Il diritto per principi, quindi, pone innanzi a noi una possibilità di una franca ammissione del ruolo creativo della giurisprudenza: la quale nell’ordinamento giuridico costituzionale multilivello ha un ruolo creativo, e ce l’ha perché opera con fenomeni linguistici, perché il linguaggio non ha nessuna univocità di significati ma ha una pluralità di significati dipendente dai contesti culturali, ed i contesti si presentano oggi interdipendenti in un mondo globalmente aperto.
Anche le tecniche dell’interpretazione rivelano questo tasso di creatività e lo ammette lo stesso legislatore perché nell’art. 12 delle preleggi, che canonizza l’illusione di poter metter regole all’attività interpretativa e quindi creativa del Giudice, in realtà ci sono regole straordinarie che permettono la creatività del Giudice.

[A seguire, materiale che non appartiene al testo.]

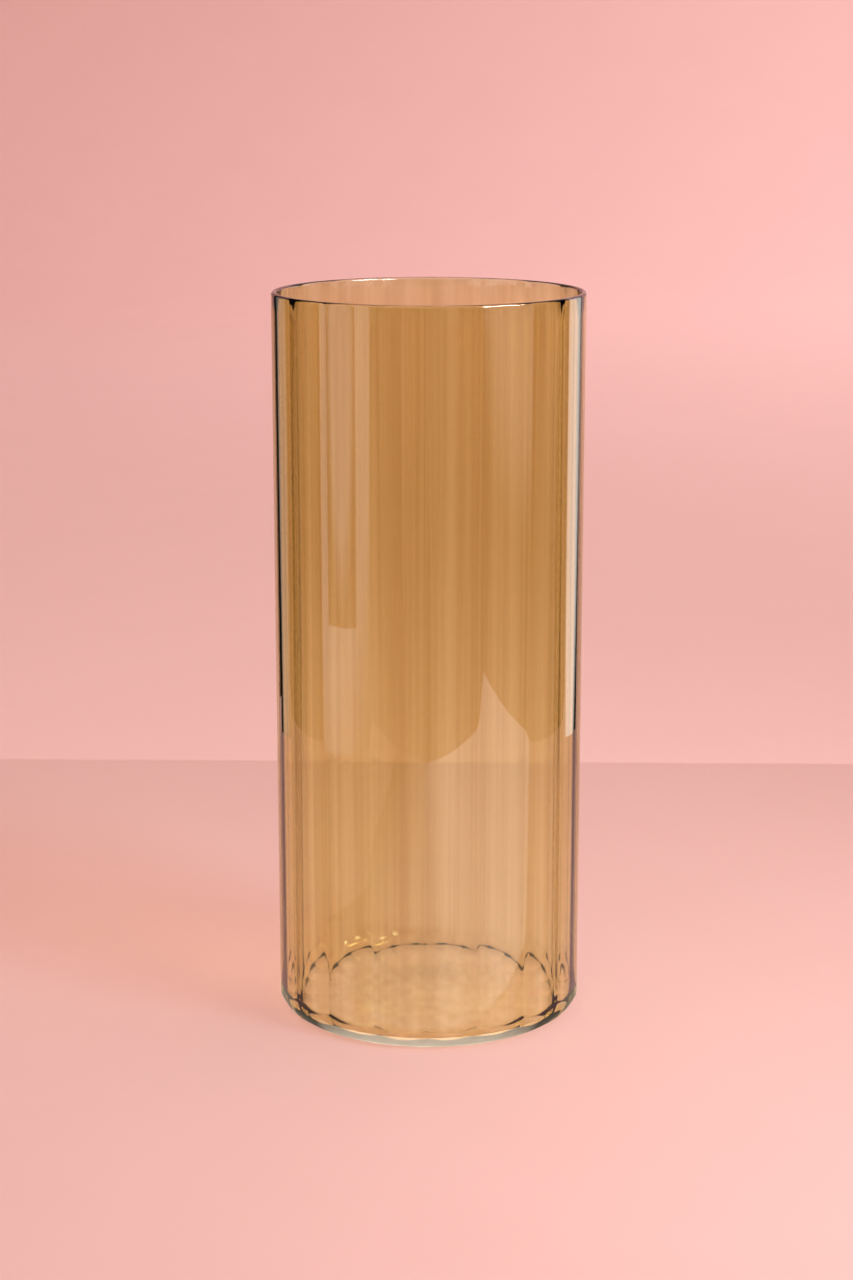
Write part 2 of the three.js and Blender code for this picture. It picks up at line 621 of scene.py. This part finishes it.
def box_points(low_corner, high_corner):
    """The eight corners of a box, in the order that BOX_FACES joins them."""
    return [
        (x, y, z)
        for x in (low_corner[0], high_corner[0])
        for y in (low_corner[1], high_corner[1])
        for z in (low_corner[2], high_corner[2])
    ]


sheet = stage_piece(
    "paper_sheet",
    box_points(
        (-SHEET_SIDE, -SHEET_FRONT, -AIR_UNDER_VASE - SHEET_THICKNESS),
        (SHEET_SIDE, SHEET_BACK, -AIR_UNDER_VASE),
    ),
    BOX_FACES,
    sheet_paper,
)
print(f"a sheet {2 * SHEET_SIDE:.2f} m wide and {SHEET_FRONT + SHEET_BACK:.2f} m deep")

# %% [markdown]
# Dark cloth stands at the front and sides of the sheet, as in a studio, to keep glare
# off the glass. Only reflections see it. Where the glass mirrors the sheet it looks
# pale, and where it mirrors the cloth it stays rich, with a curved line between. Felt is
# pressed wool: it gives the eye a soft black. Its hairs are far too fine to show, so the
# fuzz is drawn about 3 mm wide.

# %% Dark cloth
CLOTH_TALL = 0.9
FUZZ_PER_METRE = 300.0
CLOTH_END = (-0.27, 0.36)  # the cloth turns a little inwards behind the sheet's left corner

cloth_material, tree = new_material("black_felt")
fuzz = add_node(
    tree,
    "ShaderNodeTexNoise",
    inputs={
        "Vector": add_node(tree, "ShaderNodeTexCoord").outputs["Object"],
        "Scale": FUZZ_PER_METRE,
    },
)
felt = add_node(tree, "ShaderNodeValToRGB", inputs={"Fac": fuzz.outputs["Fac"]})
felt.color_ramp.elements[0].color = linear("#171210")
felt.color_ramp.elements[1].color = linear("#2A211D")
dull = add_node(
    tree,
    "ShaderNodeBsdfPrincipled",
    inputs={"Base Color": felt.outputs["Color"], "Roughness": 1.0},
)
add_node(tree, "ShaderNodeOutputMaterial", inputs={"Surface": dull.outputs[0]})


def only_in_reflections(piece):
    """Hides a stage piece from everything but a mirror-like bounce."""
    piece.visible_camera = False
    piece.visible_diffuse = False
    piece.visible_transmission = False
    piece.visible_volume_scatter = False
    piece.visible_shadow = False


left, right, front = -SHEET_SIDE, SHEET_SIDE, -SHEET_FRONT
corners = [CLOTH_END, (left, SHEET_BACK), (left, front), (right, front), (right, SHEET_BACK)]
cloth_points = [(x, y, z) for x, y in corners for z in (0.0, CLOTH_TALL)]
cloth_faces = [(2 * i, 2 * i + 2, 2 * i + 3, 2 * i + 1) for i in range(len(corners) - 1)]
only_in_reflections(stage_piece("dark_cloth", cloth_points, cloth_faces, cloth_material))
print(f"{len(cloth_faces)} lengths of cloth, {CLOTH_TALL:.1f} m tall")

# %% [markdown]
# Soft studio light. The key is a big soft lamp in front on the right, so that the shadow
# falls to the left. Light that crosses amber glass still reaches the paper, warmer, so
# the key is two lights in one place: the warm one passes the glass, the cool one is
# stopped by it, and together they are white. Light linking says what stops a light: a
# light with a blocker collection throws shadows only from the pieces in it.

# %% Key light
WHITE = "#FFFFFF"
VASE_MIDDLE = 0.12
KEY_PLACE = dict(azimuth=57.6, away=2.6, height=1.9, radius=0.6, cone=70.0)


def round_from_front(azimuth, away, height):
    """A place on a circle round the vase, azimuth degrees from the front to the right."""
    turn = math.radians(azimuth)
    return (away * math.sin(turn), -away * math.cos(turn), height)


def add_light(name, kind, watts, colour, location):
    """A light that the camera doesn't see."""
    data = bpy.data.lights.new(name, kind)
    data.energy = watts
    data.color = linear(colour)[:3]
    light = bpy.data.objects.new(name, data)
    light.location = location
    light.visible_camera = False
    bpy.context.scene.collection.objects.link(light)
    return light


def soft_spot(name, azimuth, away, height, radius, cone, watts, colour=WHITE, aim=VASE_MIDDLE):
    """A soft round light with a cone, so that the floor close under it stays calm."""
    light = add_light(name, "SPOT", watts, colour, round_from_front(azimuth, away, height))
    light.data.shadow_soft_size = radius
    light.data.spot_size = math.radians(cone)
    light.data.spot_blend = 1.0
    facing = Vector((0.0, 0.0, aim)) - light.location
    light.rotation_euler = facing.to_track_quat("-Z", "Y").to_euler()
    light.visible_glossy = False
    return light


key_warm = soft_spot("key_through_glass", **KEY_PLACE, watts=134.0, colour="#FFDDC5")
key_cool = soft_spot("key", **KEY_PLACE, watts=118.0, colour="#BAE7FF")

stops_warm_key = bpy.data.collections.new("stops_warm_key")
stops_warm_key.objects.link(sweep)
stops_warm_key.objects.link(sheet)
key_warm.light_linking.blocker_collection = stops_warm_key
print(f"key light {KEY_PLACE['away']:.1f} m away, {KEY_PLACE['height']:.1f} m up")

# %% [markdown]
# Two more lights are for the paper alone: one brightens the sheet near the vase, and one
# brightens the far side of the sweep. A receiver collection names what a light reaches.

# %% Paper lights
FAR_SIZE = 2.0
FAR_TILT = math.radians(10.0)

near = soft_spot("near_paper_light", 52.0, 0.85, 0.5, 0.2, 64.0, 25.0, "#F4FAFF", aim=0.0)
far_place = round_from_front(150.0, 2.9, 2.2)
far = add_light("far_paper_light", "AREA", 58.0, "#E8F5FF", far_place)
far.data.shape = "RECTANGLE"
far.data.size, far.data.size_y = FAR_SIZE, FAR_SIZE
far.rotation_euler = (FAR_TILT, 0.0, 0.0)
only_sweep = bpy.data.collections.new("only_sweep")
only_sweep.objects.link(sweep)
near.light_linking.receiver_collection = stops_warm_key
near.light_linking.blocker_collection = stops_warm_key
far.light_linking.receiver_collection = only_sweep
far.light_linking.blocker_collection = stops_warm_key
print(f"paper lights of {near.data.energy:.0f} W and {far.data.energy:.0f} W")

# %% [markdown]
# Clear glass is lit by what it mirrors, and a studio puts soft panels round it for that.
# These stand upright round the vase, and only reflections see them. Each draws one pale
# band in the wall or along an edge, and one high panel draws the bright line of the lip.
# They fade at the edge, as light through thin cloth does, so that no band ends sharply.

# %% Glowing panels
EDGE_FADE = 0.3  # the share of the way from the edge to the middle that the fade takes


def glow_panel(name, azimuth, away, ends, width, strength, colour):
    """An upright oval of soft light that shows only as a reflection."""
    material, tree = new_material(name + "_light")
    place = add_node(tree, "ShaderNodeTexCoord").outputs["Object"]
    oval = add_node(
        tree,
        "ShaderNodeMapping",
        inputs={"Vector": place, "Scale": (2 / width, 0.0, 2 / (ends[1] - ends[0]))},
    )
    ball = add_node(
        tree, "ShaderNodeTexGradient", {"gradient_type": "SPHERICAL"}, {"Vector": oval.outputs[0]}
    )
    edge = add_node(tree, "ShaderNodeValToRGB", inputs={"Fac": ball.outputs["Fac"]})
    edge.color_ramp.elements[0].color = (0, 0, 0, 1)
    edge.color_ramp.elements[1].position = EDGE_FADE
    edge.color_ramp.elements[1].color = linear(colour)
    glow = add_node(
        tree, "ShaderNodeEmission", inputs={"Color": edge.outputs["Color"], "Strength": strength}
    )
    add_node(tree, "ShaderNodeOutputMaterial", inputs={"Surface": glow.outputs[0]})
    half, tall = width / 2, (ends[1] - ends[0]) / 2
    square = [(-half, 0, -tall), (half, 0, -tall), (half, 0, tall), (-half, 0, tall)]
    panel = stage_piece(name, square, [(0, 1, 2, 3)], material)
    panel.location = round_from_front(azimuth, away, sum(ends) / 2)
    panel.rotation_euler = (0.0, 0.0, math.radians(azimuth))
    only_in_reflections(panel)
    return panel


panels = [
    glow_panel("right_panel", 129.0, 0.39, (-0.10, 0.48), 0.14, 2.2, "#FFF8F0"),
    glow_panel("left_bounce", -66.0, 0.40, (-0.06, 0.60), 0.50, 1.9, "#FFF4EC"),
    glow_panel("right_bounce", 66.0, 0.40, (0.10, 0.50), 0.44, 1.1, "#FFF4EC"),
    glow_panel("key_face", 57.6, 0.39, (0.42, 0.74), 0.36, 45.0, "#FFFAF4"),
    glow_panel("left_panel", -131.0, 0.385, (-0.10, 0.48), 0.10, 0.55, "#FFF0E0"),
    glow_panel("left_window", -60.5, 0.385, (0.066, 0.36), 0.105, 1.8, "#FFF4EC"),
]
print(f"{len(panels)} panels")

# %% [markdown]
# Light caught in the wall of a real vase runs down inside it and leaves at the foot, so
# the base has a pale rim. A renderer gives up after a few bounces and would leave that
# rim black. So a thin glowing collar lies round the foot for reflections to end on. It
# brightens outwards, and fades from the front of the vase to the back.

# %% Collar of light round the foot
COLLAR = (48 * MM, 61 * MM)
COLLAR_LEVEL = -0.05 * MM
COLLAR_FADE = (48.5 * MM, 53.5 * MM)
COLLAR_GLOW = (0.8, 11.0)
COLLAR_FRONT = (-54 * MM, -34 * MM)
COLLAR_BACK_SHARE = 0.06

collar_material, tree = new_material("collar_light")
collar_place = add_node(tree, "ShaderNodeTexCoord").outputs["Object"]
collar_reach = add_node(tree, "ShaderNodeVectorMath", {"operation": "LENGTH"}, {0: collar_place})
collar_fade = add_node(
    tree,
    "ShaderNodeMapRange",
    inputs={
        "Value": collar_reach.outputs["Value"],
        "From Min": COLLAR_FADE[0],
        "From Max": COLLAR_FADE[1],
        "To Min": COLLAR_GLOW[0],
        "To Max": COLLAR_GLOW[1],
    },
)
collar_y = add_node(tree, "ShaderNodeSeparateXYZ", inputs={"Vector": collar_place}).outputs["Y"]
collar_front = add_node(
    tree,
    "ShaderNodeMapRange",
    inputs={
        "Value": collar_y,
        "From Min": COLLAR_FRONT[0],
        "From Max": COLLAR_FRONT[1],
        "To Min": 1.0,
        "To Max": COLLAR_BACK_SHARE,
    },
)
collar_strength = add_node(
    tree,
    "ShaderNodeMath",
    {"operation": "MULTIPLY"},
    {0: collar_fade.outputs["Result"], 1: collar_front.outputs["Result"]},
)
collar_glow = add_node(
    tree,
    "ShaderNodeEmission",
    inputs={"Color": linear("#FFE8CC"), "Strength": collar_strength.outputs[0]},
)
add_node(tree, "ShaderNodeOutputMaterial", inputs={"Surface": collar_glow.outputs[0]})

collar_points = []
for side in range(SWEEP_SIDES):
    turn = side / SWEEP_SIDES * 2 * math.pi
    for radius in COLLAR:
        collar_points.append((radius * math.cos(turn), radius * math.sin(turn), COLLAR_LEVEL))
collar_faces = []
for side in range(SWEEP_SIDES):
    here, after = 2 * side, 2 * ((side + 1) % SWEEP_SIDES)
    collar_faces.append((here, here + 1, after + 1, after))
only_in_reflections(stage_piece("light_collar", collar_points, collar_faces, collar_material))
print(f"a collar from {COLLAR[0] / MM:.0f} to {COLLAR[1] / MM:.0f} mm from the middle")

# %% [markdown]
# A white card lies on the sheet in front, as one does in a studio to lift the lower half of a glass.
# The wall mirrors it as a scalloped pale shape, one scallop for each panel. No lamp lights the card.
# It glows, and only reflections see it. Its glow is painted light that grows stronger towards the
# right, where it stands for the key light falling on the card.

# %% Glowing card, painted light seen only in reflections
CARD_LEFT = -0.15
CARD_FULL = 0.10
CARD_BACK = -0.07
CARD_LEVEL = 0.4 * MM
CARD_GLOW = 2.2

card_material, tree = new_material("white_card_light")
card_place = add_node(tree, "ShaderNodeTexCoord").outputs["Object"]
card_x = add_node(tree, "ShaderNodeSeparateXYZ", inputs={"Vector": card_place}).outputs["X"]
# Painted light: the card's glow rises towards the right and stands for the key light that falls
# there.
card_painted_key_light = add_node(
    tree,
    "ShaderNodeMapRange",
    inputs={
        "Value": card_x,
        "From Min": CARD_LEFT,
        "From Max": CARD_FULL,
        "To Min": 0.0,
        "To Max": CARD_GLOW,
    },
)
card_glow = add_node(
    tree,
    "ShaderNodeEmission",
    inputs={"Color": linear("#FFF2EC"), "Strength": card_painted_key_light.outputs["Result"]},
)
add_node(tree, "ShaderNodeOutputMaterial", inputs={"Surface": card_glow.outputs[0]})
card_points = [
    (CARD_LEFT, -SHEET_FRONT, CARD_LEVEL),
    (SHEET_SIDE, -SHEET_FRONT, CARD_LEVEL),
    (SHEET_SIDE, CARD_BACK, CARD_LEVEL),
    (CARD_LEFT, CARD_BACK, CARD_LEVEL),
]
only_in_reflections(stage_piece("glowing_card", card_points, [(0, 1, 2, 3)], card_material))
print(f"a card {SHEET_SIDE - CARD_LEFT:.2f} m wide")

# %% [markdown]
# Light also falls in at the open mouth and out through the base, onto the paper under
# the vase. A small lamp inside, above the floor, stands for it. Its cone just covers the
# foot, it lights only the sheet, and no reflection or refraction shows the lamp itself.

# %% Light through the base
FILL_HEIGHT = 0.2
FILL_SPREAD = 1.02  # how far its cone reaches, as a share of the foot's radius
FILL_SOFT_EDGE = 0.25
FILL_RADIUS = 4 * MM

fill_place = (0.0, 0.0, FILL_HEIGHT)
fill = add_light("light_through_the_base", "SPOT", 0.9, "#ADCCFF", fill_place)
fill.data.spot_size = 2 * math.atan(FILL_SPREAD * foot_radius / FILL_HEIGHT)
fill.data.spot_blend = FILL_SOFT_EDGE
fill.data.shadow_soft_size = FILL_RADIUS
fill.visible_glossy = False
fill.visible_transmission = False
lit_by_fill = bpy.data.collections.new("lit_by_fill")
lit_by_fill.objects.link(sheet)
fill.light_linking.receiver_collection = lit_by_fill
fill.light_linking.blocker_collection = stops_warm_key
print(f"a cone of {math.degrees(fill.data.spot_size):.0f} degrees over the base")

# %% [markdown]
# The room itself glows faintly and warmly, as pale studio walls do. This fills the
# shadow, so that it stays soft and the far side of the glass doesn't go black.

# %% Room light
ROOM_COLOUR = "#FFF2EA"
ROOM_STRENGTH = 0.475

world = bpy.data.worlds.new("glow")
bpy.context.scene.world = world
world.use_nodes = True
room = world.node_tree.nodes["Background"]
room.inputs["Color"].default_value = linear(ROOM_COLOUR)
room.inputs["Strength"].default_value = ROOM_STRENGTH
print(f"room light {ROOM_STRENGTH}")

C’è, per esempio, il metodo del riferimento ai principi generali: al di là delle formule di interpretazione letterale, sistematica, teleologica, riduttiva, estensiva (metodiche tradizionali attinenti al testo), ci sono dei riferimenti alle metodiche interpretative extratestuali come, appunto, il riferimento ai principi generali e ancor più l’analogia.
In un’epoca, tra l’altro, come questa, in cui c’è lo scontro – che Irti vede con lucidità – tra la tecnica e la politica, la politica sta dietro a fatica alla tecnica, e la politica è all’origine del mito moderno dell’autodeterminazione dell’uomo come singolo e come collettività.
Quindi, la vicenda che si è aperta con le rivoluzioni borghesi nel ’700 è fondata sul mito della politica assoluta, oggi in crisi nettissima. Peraltro il decennio appena trascorso è molto istruttivo da questo punto di vista, perché è un decennio nel quale anche la tecnica che si è proposta come funzione trainante della società moderna e globalizzata ha consumato la sua crisi (pensiamo alla crisi finanziaria: è essenzialmente crisi dell’autoregolazione dei mercati, e quindi della tecnica dell’autoregolazione dei mercati, e del mito della regolazione tecnica degli stessi attraverso le Amministrazioni indipendenti): anche la tecnica, cioè, ha esaurito la sua spinta produttiva.